The following guest post is from Tom Steinberg, Director at mySociety.
The organisation that I run, mySociety, has just launched our biggest project in three years, and as open data hackers I thought it might tickle your fancy.
FixMyTransport.com has been built with two goals – to make it easier for people to report public transport problems across Britain, and to coax people over the line between complaining about something and campaigning on it. It’s first and foremost a user-focussed problem solving site, and only latterly an open data project.

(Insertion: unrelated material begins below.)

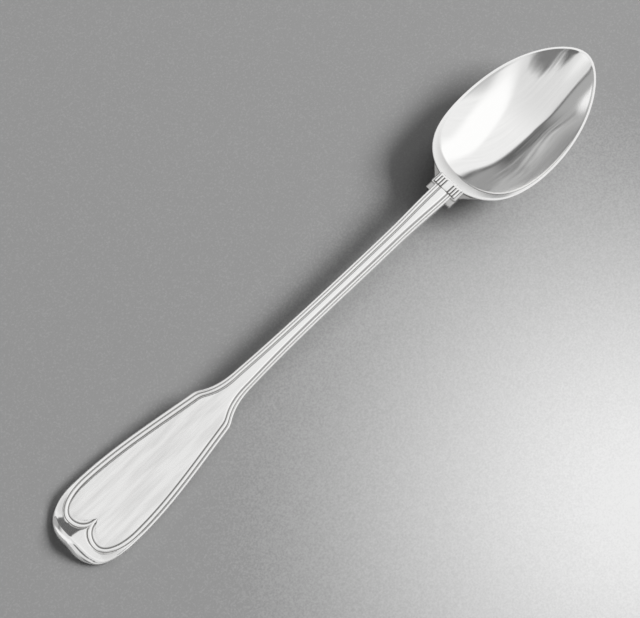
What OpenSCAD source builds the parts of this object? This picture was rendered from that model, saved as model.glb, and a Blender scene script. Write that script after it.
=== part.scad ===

However, it is still an open data project, and quite a whopper at that. When we started development, 18 months ago, half the datasets we needed were expensive (£10,000), hopelessly messy, or non-existent. Through a combination of a lot of programmatic data scrubbing, a bit of crowd-sourcing and the general drift in government towards open data, we have been able to pull together an unprecedented public transit database. We’ve got over 300,000 stops and stations, for example (basically, all of them), plus routes with basic route maps covering trains, trams, tube, metro, buses, coaches and ferries. We’ve doubtless still got all sort of data problems left, but hopefully exposing all of these nodes and routes as nice, stable URLs with attractive SEOd HTML and Facebook open-graph friendly metadata will not only see more re-use but, when the data proves to have inaccuracies, we hope it will strengthen the case for the public sector publishing this data in the right way in the first place. We’ve also a lot of volunteers to thank for helping build the first ever database of contact details for transit companies and operators – without this we’d never be reliably able to pass on problem reports, and they’d sit uselessly on the web. I would like to think that in time the data that underpins FixMyTransport will ultimately be accessible via something akin to mySociety’s Mapit.mysociety.org for boundaries.
There is, however, a second open data angle, and one that most of our users will probably find more interesting. We’re building on the WhatDoTheyKnow.com model of automatically published email exchanges so that it is possible to see all the exchanges of email between the original complainant and the transport operator, just check out the bottom part of this page to see an example.
This is useful for all sorts of reasons, partly because it gets recent status information that might otherwise be hidden inside operators out onto the Googleable web, and also because it create a dicencentive for operators to send emails simply designed to make email authors go away.
But the main point of this post is to say that it is only a major open data project because that’s what’s required to offer a super-simple, super-usable user experience for users with everyday problems. We think that’s what open data is really all about – offering raw materials to build services that really matter.